Victoria is reviving the discussion to rename Trutch Street, as cities nationwide reckon with monuments and streets that ­honour figures with racist ­legacies.

Trutch Street is named for Joseph Trutch, chief commissioner of lands and works in the 1850s whose contempt for Indigenous people showed in his racist speech and policies that reduced the size of reserves.

Victoria councillors Ben Isitt, Jeremy Loveday and Sarah Potts, and Mayor Lisa Helps, are proposing changing the two-block stretch of Trutch Street to Truth Street. Councillors are expected to discuss the proposed name change Thursday.

Isitt said the idea of a name change has been around for the past decade and many ­community members have expressed an interest in ­removing Trutch’s name from the city street.

“He lived on this Island for a relatively short period of time. His contribution in public life had a devastating impact on Indigenous people, and so it makes no sense to me that the City of Victoria would choose to honour a municipal asset after this individual, he said.

Margaret O’Donnell, a Trutch Street resident for 30 years, said she was pleased the idea of a name change has been picked up again.

“It’s time for us to move on to something more inspiring and hopeful for a name for our street,” O’Donnell said.

Residents petitioned for a name change about a decade ago, and in 2018 a community meeting was held to discuss his legacy. This year, a group of University of Victoria students presented a petition to Victoria councillors calling for a name change.

“Trutch cast Indigenous Peoples as lawless and violent, dehumanized them, and systematically displaced them from their land. Today, Victoria still commemorates this blatantly racist individual by naming a street after him,” the group wrote in the petition, which has just over 1,300 signatures.

When O’Donnell first heard of the name-change debate years ago, she said she was just “waking up” to the effects of ­colonization on Indigenous ­people and she took it upon herself to learn about Trutch’s legacy.

“He had a cruel heart,” she said.

Florence Dick, a member of the Songhees Nation, said she’s more interested in seeing concrete action to improve the economic status of Indigenous people than a name change.

“Why don’t you come on the reserve and see what we really need?” she said. “We need ­people’s homes repaired.”

Dick said Indigenous people have been deprived of the resources of their own land, and live in inadequate reserve homes — the result of racist colonial policy — that perpetuate health issues.

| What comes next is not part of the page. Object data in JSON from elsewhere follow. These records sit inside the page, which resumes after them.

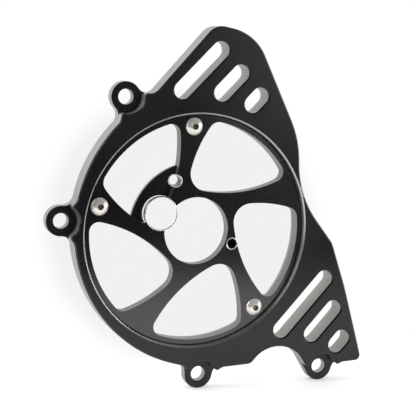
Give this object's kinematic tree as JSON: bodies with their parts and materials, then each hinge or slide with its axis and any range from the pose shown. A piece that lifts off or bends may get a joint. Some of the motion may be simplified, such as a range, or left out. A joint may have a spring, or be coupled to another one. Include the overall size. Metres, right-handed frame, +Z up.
{
  "type": "motorcycle front sprocket cover",
  "caption": "Milled motorcycle sprocket cover with mounting ears, vent slots and a recessed spoke insert held by button-head screws.",
  "frame": {"origin": "axis of the round spoke insert, in the back plane that meets the engine", "axes": "+Z up as the cover stands, +X to the right seen from the front, front face towards -Y"},
  "size_m": [0.1507, 0.0095, 0.1679],
  "materials": {
    "black_anodised": "satin black anodised, milled",
    "insert_anodised": "satin black anodised, milled",
    "stainless": "bright stainless",
    "bright_ring": "bright turned metal"
  },
  "bodies": {
    "root": {"main_plate": "black_anodised", "spoke_insert": "insert_anodised", "screw_top": "stainless", "screw_left": "stainless", "screw_lower": "stainless", "collar_ring": "bright_ring", "upper_bush": "bright_ring", "lower_bush": "bright_ring"}
  },
  "joints": []
}
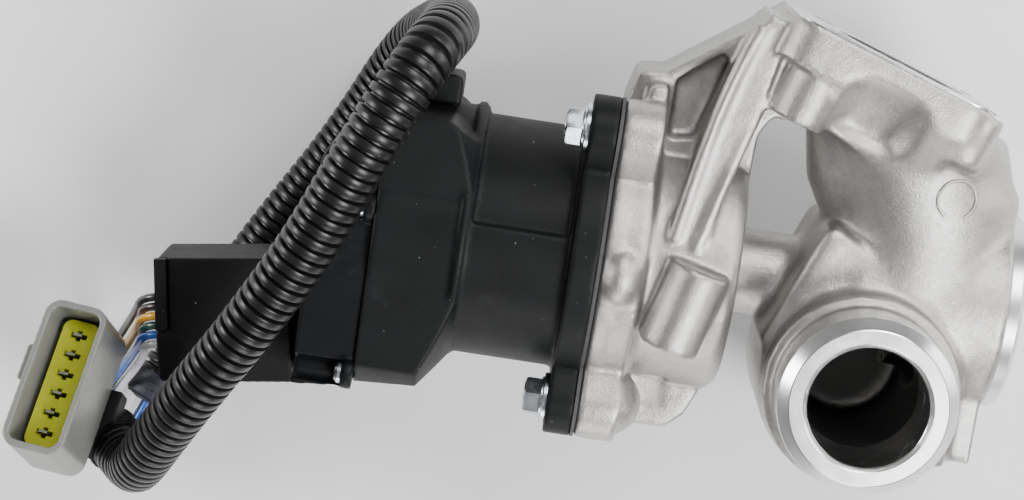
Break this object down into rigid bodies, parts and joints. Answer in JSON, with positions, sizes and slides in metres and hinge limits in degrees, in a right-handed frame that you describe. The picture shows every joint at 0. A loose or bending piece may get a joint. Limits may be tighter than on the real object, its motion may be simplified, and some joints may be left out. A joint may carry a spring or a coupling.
{
  "type": "egr valve",
  "caption": "Electric exhaust gas recirculation valve: cast body with engine flange and outlet spigot, screw-drive motor, and harness lead with plug and connector.",
  "frame": {"origin": "on the outlet spigot's axis, where the spigot leaves its collar", "axes": "+Z out of the outlet spigot, +X along the valve axis from the motor to the end cap, +Y towards the engine flange"},
  "size_m": [0.2305, 0.1428, 0.0965],
  "materials": {
    "bearing_steel": "ground",
    "black_plastic": "glass-filled moulding",
    "black_wire": "extruded",
    "blue_wire": "extruded",
    "brass_pin": "turned",
    "bronze": "sintered",
    "brown_wire": "extruded",
    "cast_aluminium": "blasted die casting",
    "cloth_tape": "adhesive tape",
    "conduit_plastic": "corrugated tube",
    "copper": "enamelled wire",
    "core_steel": "stacked sheet",
    "gasket_sheet": "fibre sheet",
    "green_wire": "extruded",
    "grey_plastic": "moulded",
    "magnet": "sintered ferrite",
    "seal_rubber": "moulded",
    "spring_steel": "drawn wire",
    "stainless": "turned",
    "tin_plate": "tin plate",
    "white_nylon": "moulded",
    "white_wire": "extruded",
    "yellow_plastic": "moulded",
    "yellow_wire": "extruded",
    "zinc_steel": "bright zinc"
  },
  "bodies": {
    "root": {"valve_body": "cast_aluminium", "end_cap": "zinc_steel", "seat_ring": "stainless", "stem_bush": "bronze", "stem_seal": "seal_rubber", "return_spring": "spring_steel", "flange_gasket": "gasket_sheet", "motor_housing": "black_plastic", "front_bearing": "bearing_steel", "rear_bearing": "bearing_steel", "end_plate": "black_plastic", "stator_core": "core_steel", "stator_coils": "copper", "rear_cover": "black_plastic", "cover_screws": "zinc_steel", "position_sensor": "black_plastic", "flange_screws": "zinc_steel", "screw_washers": "zinc_steel", "plug_housing": "black_plastic", "plug_retainer": "black_plastic", "socket_terminals": "tin_plate", "harness_clip": "black_plastic", "wire_black": "black_wire", "wire_brown": "brown_wire", "wire_yellow": "yellow_wire", "wire_green": "green_wire", "wire_blue": "blue_wire", "wire_white": "white_wire", "conduit": "conduit_plastic", "tape_wrap": "cloth_tape", "connector_shell": "grey_plastic", "connector_insert": "yellow_plastic", "connector_pins": "tin_plate", "connector_collar": "black_plastic"},
    "rotor": {"rotor_hub": "white_nylon", "rotor_magnet": "magnet"},
    "shaft": {"motor_shaft": "stainless"},
    "valve": {"valve_stem": "stainless", "poppet": "stainless", "poppet_nut": "zinc_steel", "spring_retainer": "zinc_steel"},
    "plunger": {"sensor_plunger": "brass_pin"}
  },
  "joints": [
    {"name": "rotor_spin", "type": "hinge", "parent": "root", "child": "rotor", "pos_m": [-0.087, 0.019, -0.0305], "axis": [1, 0, 0], "range_deg": [0, 360]},
    {"name": "shaft_slide", "type": "slide", "parent": "root", "child": "shaft", "axis": [1, 0, 0], "range_m": [0, 0.006]},
    {"name": "valve_slide", "type": "slide", "parent": "root", "child": "valve", "axis": [1, 0, 0], "range_m": [0, 0.006], "deforming": ["return_spring"]},
    {"name": "plunger_slide", "type": "slide", "parent": "root", "child": "plunger", "axis": [1, 0, 0], "range_m": [0, 0.006]}
  ],
  "couplings": [
    {"joint": "shaft_slide", "follows": "rotor_spin", "m_per_rad": 0.000954},
    {"joint": "valve_slide", "follows": "rotor_spin", "m_per_rad": 0.000954},
    {"joint": "plunger_slide", "follows": "rotor_spin", "m_per_rad": 0.000954}
  ]
}
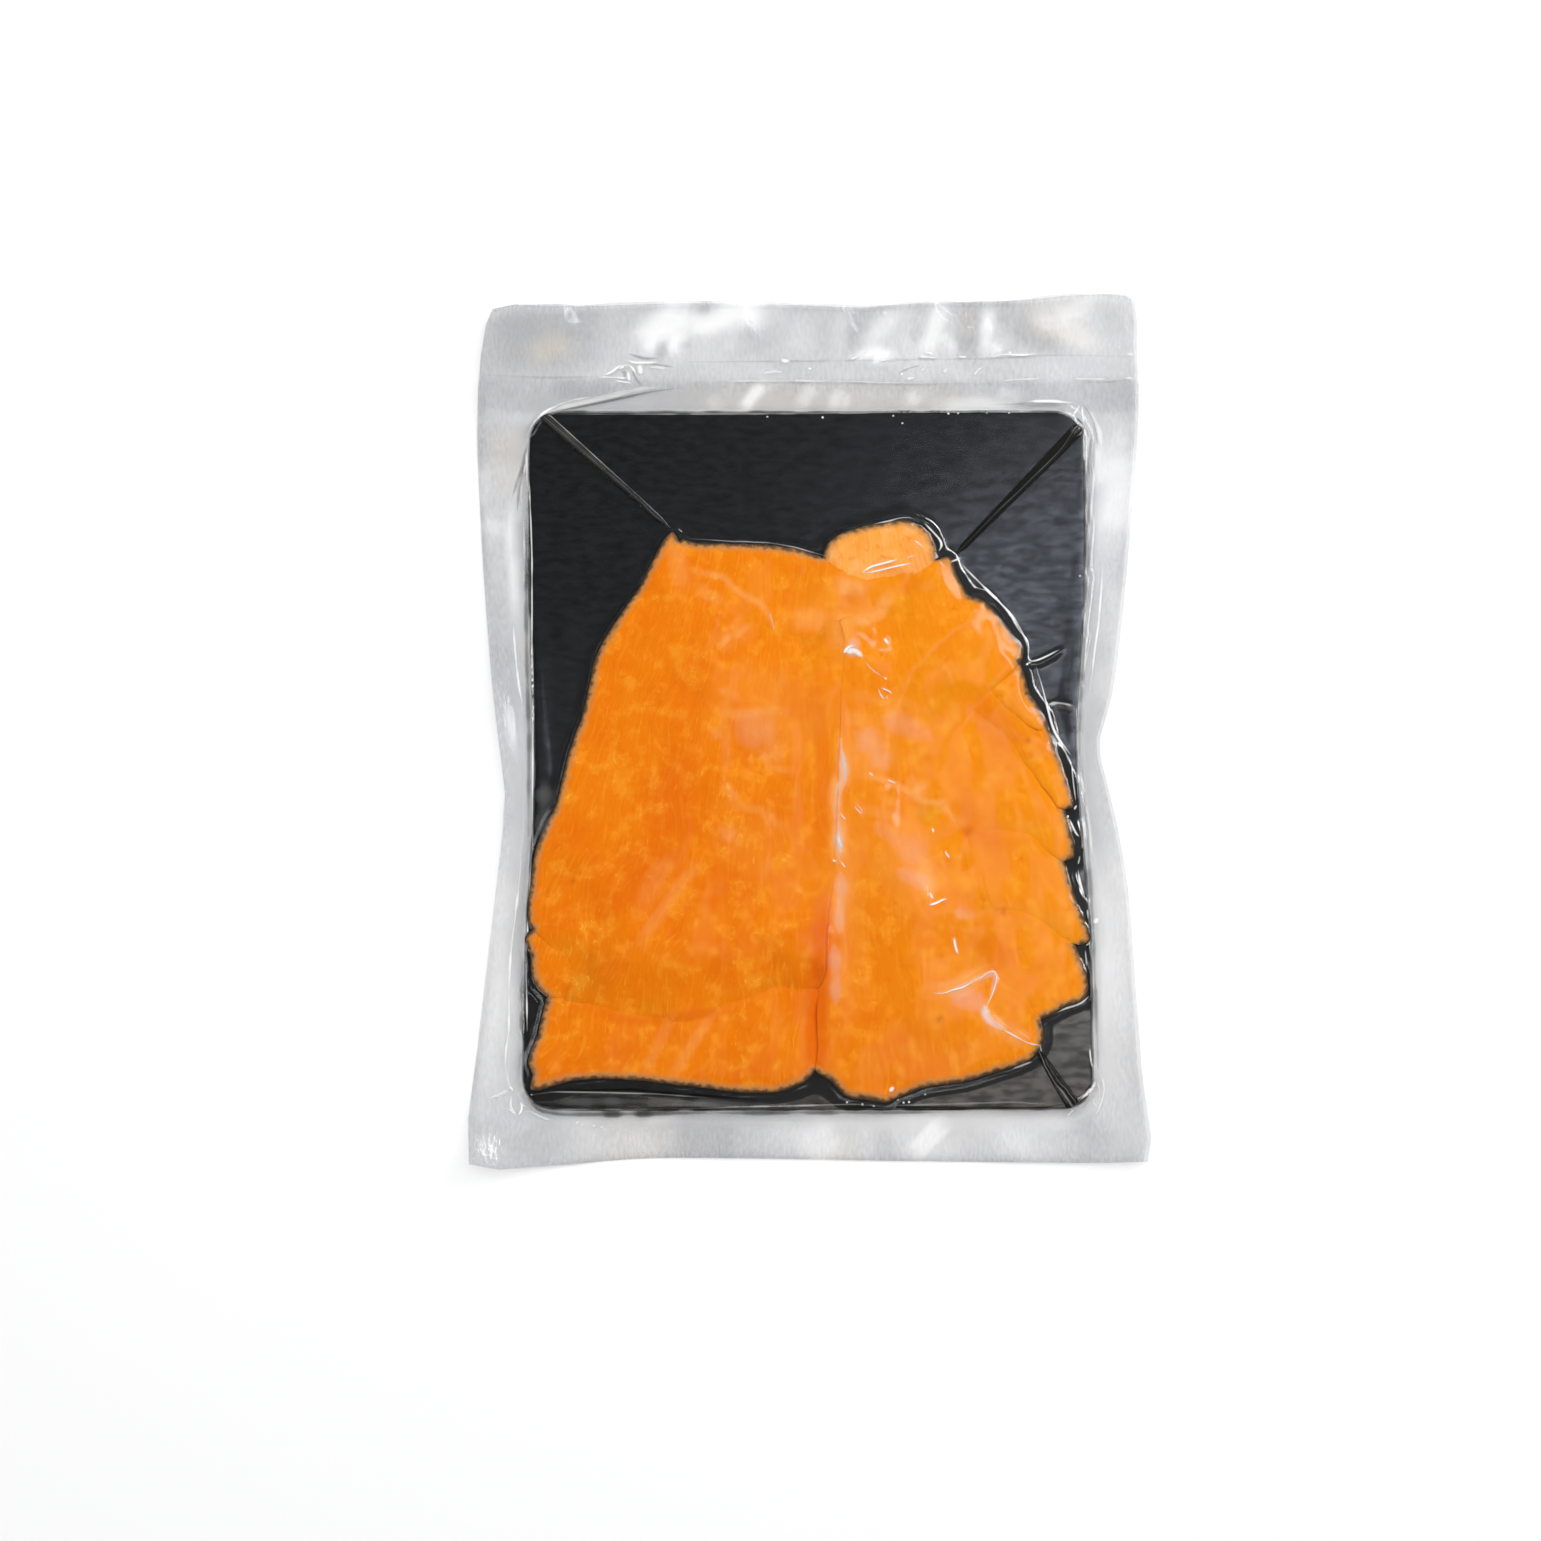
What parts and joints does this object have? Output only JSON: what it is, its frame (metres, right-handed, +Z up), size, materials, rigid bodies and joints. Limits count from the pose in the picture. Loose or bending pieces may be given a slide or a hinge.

The motion coming to councillors Thursday asks council to invite comments from the Songhees and Esquimalt Nations, the City Family, residents of Trutch Street and the Fairfield Gonzales Community Association. The motion also directs city staff to report back on the implications of changing the name for the approximately 60 households that would be affected by an address change.

Residents would likely have to change their addresses for various accounts and documents, such as electricity, internet and phone bills, car insurance, financial documents, driver’s licences, and employment and educational documents.